Mixed Assembly Sequencing
For boards combining SMT and THT, the standard sequence is reflow first, then wave. This prevents remelting of reflow joints during wave exposure. Top-side SMT components undergo reflow; bottom-side THT and adhesive-mounted SMT are wave soldered.
Manufacturing Strategy by Product Type
High-Density Consumer Electronics
Smartphones, tablets, and wearables rely exclusively on reflow soldering. Miniaturization demands fine-pitch components and BGAs incompatible with wave processes. Multi-stage reflow with various solder paste alloys may be employed for complex assemblies.
Industrial and Power Electronics
Industrial controls, power supplies, and automotive modules often use wave soldering for through-hole power components and connectors.

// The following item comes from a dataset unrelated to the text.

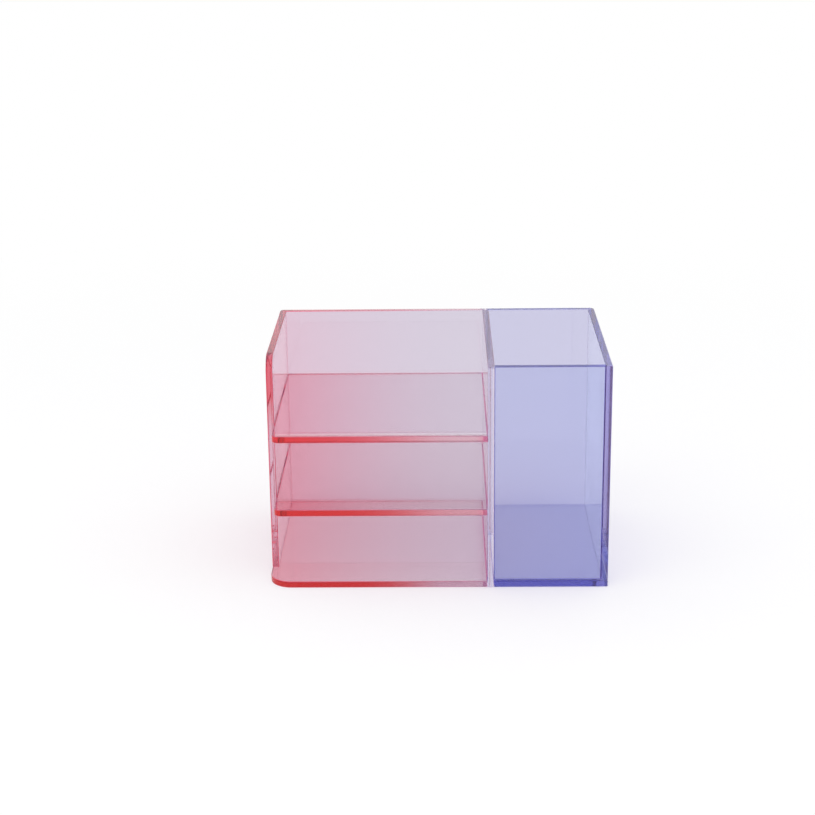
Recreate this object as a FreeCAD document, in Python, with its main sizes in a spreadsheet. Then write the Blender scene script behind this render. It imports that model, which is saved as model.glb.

These products prioritize mechanical robustness and thermal dissipation, favoring THT construction where appropriate.
Common Soldering Defects and Quality Control
Reflow Soldering Defects
Common reflow defects include tombstoning (component standing), head-in-pillow (HIP), voiding, bridging, and insufficient solder. Root causes involve paste volume, placement accuracy, thermal profile, and pad design. SPI and AOI systems detect most defects before or after reflow.
Wave Soldering Defects
Wave soldering commonly produces bridges, icicles, insufficient hole fill, and cold joints. Causes include improper preheat, wave parameters, flux coverage, and board orientation. Component damage from thermal stress can occur with inadequate preheating or excessive wave contact time.
Summary: Reflow Soldering vs Wave Soldering Selection
Reflow soldering and wave soldering serve complementary roles in electronics manufacturing. Reflow soldering is the definitive choice for high-density SMT assemblies requiring fine-pitch capability and thermal precision. Wave soldering remains essential for through-hole-intensive products demanding robust mechanical connections.
Mixed-technology boards benefit from sequential application of both processes. The optimal selection depends on component types, production volume, quality requirements, and cost constraints specific to each application.